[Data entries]

################

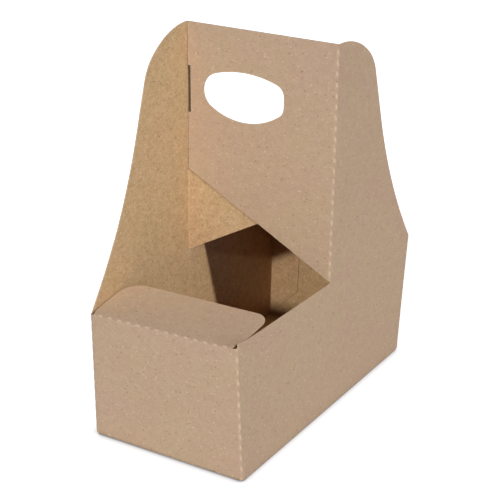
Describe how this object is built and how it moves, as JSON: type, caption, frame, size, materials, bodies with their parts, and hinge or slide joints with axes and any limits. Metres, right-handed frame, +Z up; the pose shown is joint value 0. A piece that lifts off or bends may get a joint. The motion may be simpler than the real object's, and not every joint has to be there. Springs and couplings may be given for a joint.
{
  "type": "cardboard cup carrier",
  "caption": "Folded kraft board carrier for takeaway cups, with an open tray, a cell either side of a central handle and retaining flaps at the ends.",
  "frame": {"origin": "middle of the underside", "axes": "+Z up to the handle, +X across the width between the side walls, +Y along the length from the front end wall to the rear one"},
  "size_m": [0.0974, 0.203, 0.2245],
  "materials": {
    "kraft_board": "matt uncoated brown kraft, pinkish outside and yellower inside"
  },
  "bodies": {
    "root": {"cup_carrier": "kraft_board"}
  },
  "joints": []
}
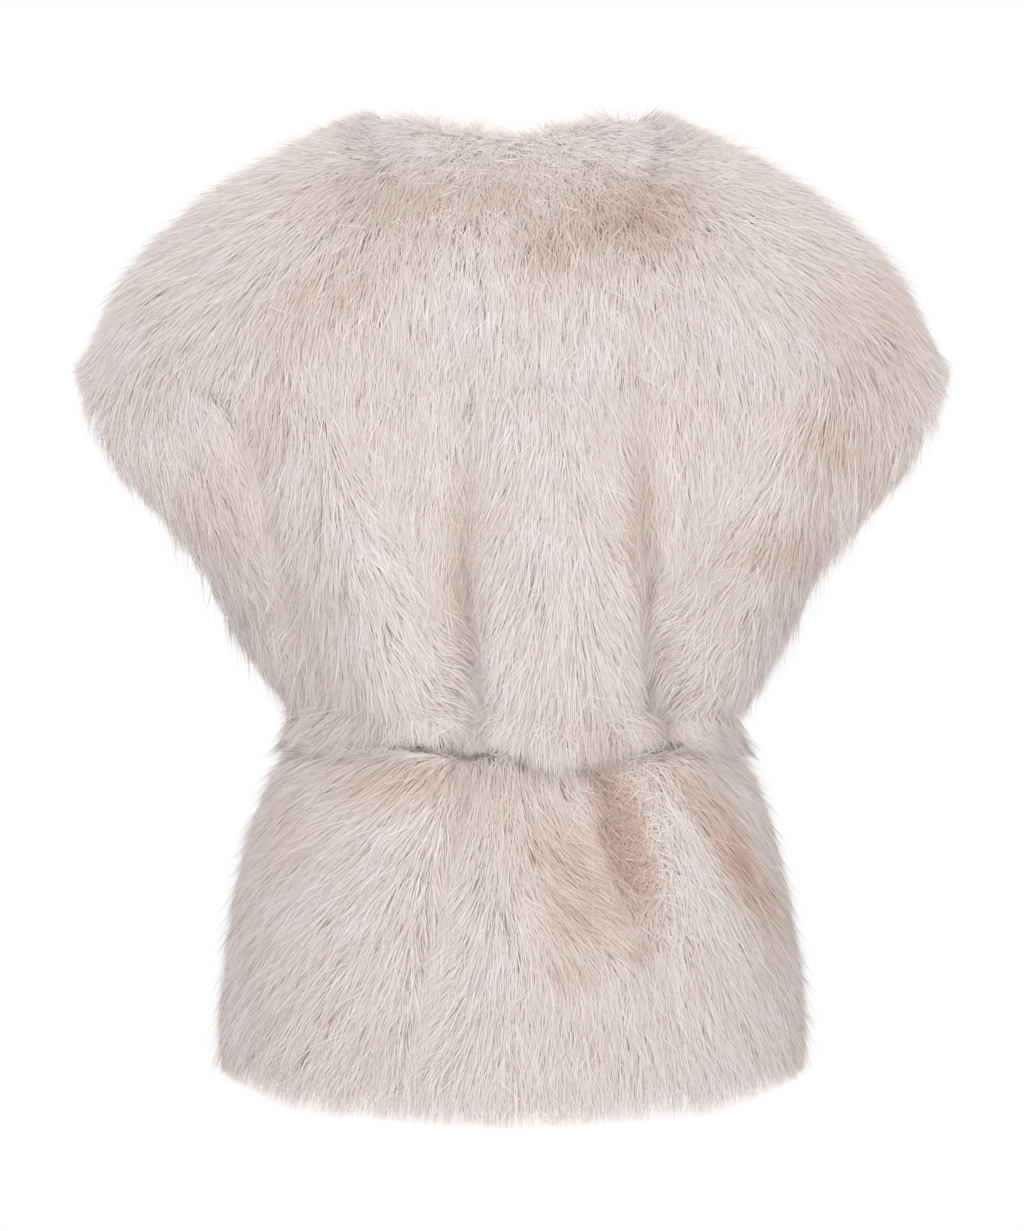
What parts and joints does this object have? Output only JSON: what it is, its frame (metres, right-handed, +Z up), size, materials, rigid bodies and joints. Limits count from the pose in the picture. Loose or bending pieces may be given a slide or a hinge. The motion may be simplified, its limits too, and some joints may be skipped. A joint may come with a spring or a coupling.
{
  "type": "fur vest",
  "caption": "Waist-length sleeveless pile-fur vest worn on an unseen figure, with cap shoulders, a deep front neckline and a narrow buckled strap at the waist.",
  "frame": {"origin": "on the wearer's upright axis, level with the inside of the shoulder seams beside the neck, in the plane of the shoulder and side seams", "axes": "+Z up, the wearer faces -Y, +X to the wearer's left"},
  "size_m": [0.5607, 0.2994, 0.6323],
  "materials": {
    "fur": "long soft pile, pale rose beige",
    "strap": "smooth black",
    "buckle": "satin"
  },
  "bodies": {
    "root": {"back": "fur", "front_left": "fur", "front_right": "fur", "belt_strap": "strap", "belt_keeper": "strap", "buckle_frame": "buckle", "buckle_prong": "buckle"}
  },
  "joints": []
}
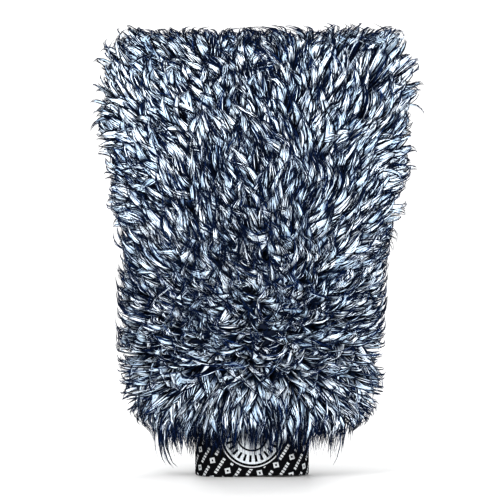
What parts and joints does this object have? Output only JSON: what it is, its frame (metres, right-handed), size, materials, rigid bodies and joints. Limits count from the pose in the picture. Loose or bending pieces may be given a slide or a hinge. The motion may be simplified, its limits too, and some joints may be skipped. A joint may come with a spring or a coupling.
{
  "type": "wash mitt",
  "caption": "Long-pile microfibre wash mitt with a lining bag, a gathered neck and an open elastic wrist cuff that folds to the front and back.",
  "frame": {"origin": "centre of the box's bottom, on the plane of the elastic cuff's lower rim that the mitt stands on", "axes": "+Z from the cuff to the finger end, -Y out of the front face, +X to the right as the front face is looked at"},
  "size_m": [0.2, 0.0784, 0.287],
  "materials": {
    "pile": "long split-fibre microfibre pile, white and pale blue with navy tips and strands",
    "backing": "knitted polyester ground cloth",
    "lining": "plain woven polyester lining",
    "elastic": "ribbed woven elastic with a white print",
    "thread": "textured polyester overlock thread",
    "label": "blank woven satin tape"
  },
  "bodies": {
    "shell": {"front_pile": "pile", "back_pile": "pile", "front_backing": "backing", "back_backing": "backing", "front_lining": "lining", "back_lining": "lining", "perimeter_seam": "thread", "neck_gather": "backing"},
    "wrist_band": {"cuff": "elastic", "cuff_seam": "thread", "cuff_side_seam": "thread", "care_label": "label"}
  },
  "joints": [
    {"name": "wrist_flex", "type": "hinge", "parent": "shell", "child": "wrist_band", "pos_m": [0, 0, 0.04], "axis": [1, 0, 0], "range_deg": [-45, 45], "deforming": ["neck_gather"]}
  ]
}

################

▶ _DIRECTION_
Pick out all lines from the data above in which the word "handed" appears.

▶ _SOLUTION TO THIS PROBLEM_
Describe how this object is built and how it moves, as JSON: type, caption, frame, size, materials, bodies with their parts, and hinge or slide joints with axes and any limits. Metres, right-handed frame, +Z up; the pose shown is joint value 0. A piece that lifts off or bends may get a joint. The motion may be simpler than the real object's, and not every joint has to be there. Springs and couplings may be given for a joint.
What parts and joints does this object have? Output only JSON: what it is, its frame (metres, right-handed, +Z up), size, materials, rigid bodies and joints. Limits count from the pose in the picture. Loose or bending pieces may be given a slide or a hinge. The motion may be simplified, its limits too, and some joints may be skipped. A joint may come with a spring or a coupling.
What parts and joints does this object have? Output only JSON: what it is, its frame (metres, right-handed), size, materials, rigid bodies and joints. Limits count from the pose in the picture. Loose or bending pieces may be given a slide or a hinge. The motion may be simplified, its limits too, and some joints may be skipped. A joint may come with a spring or a coupling.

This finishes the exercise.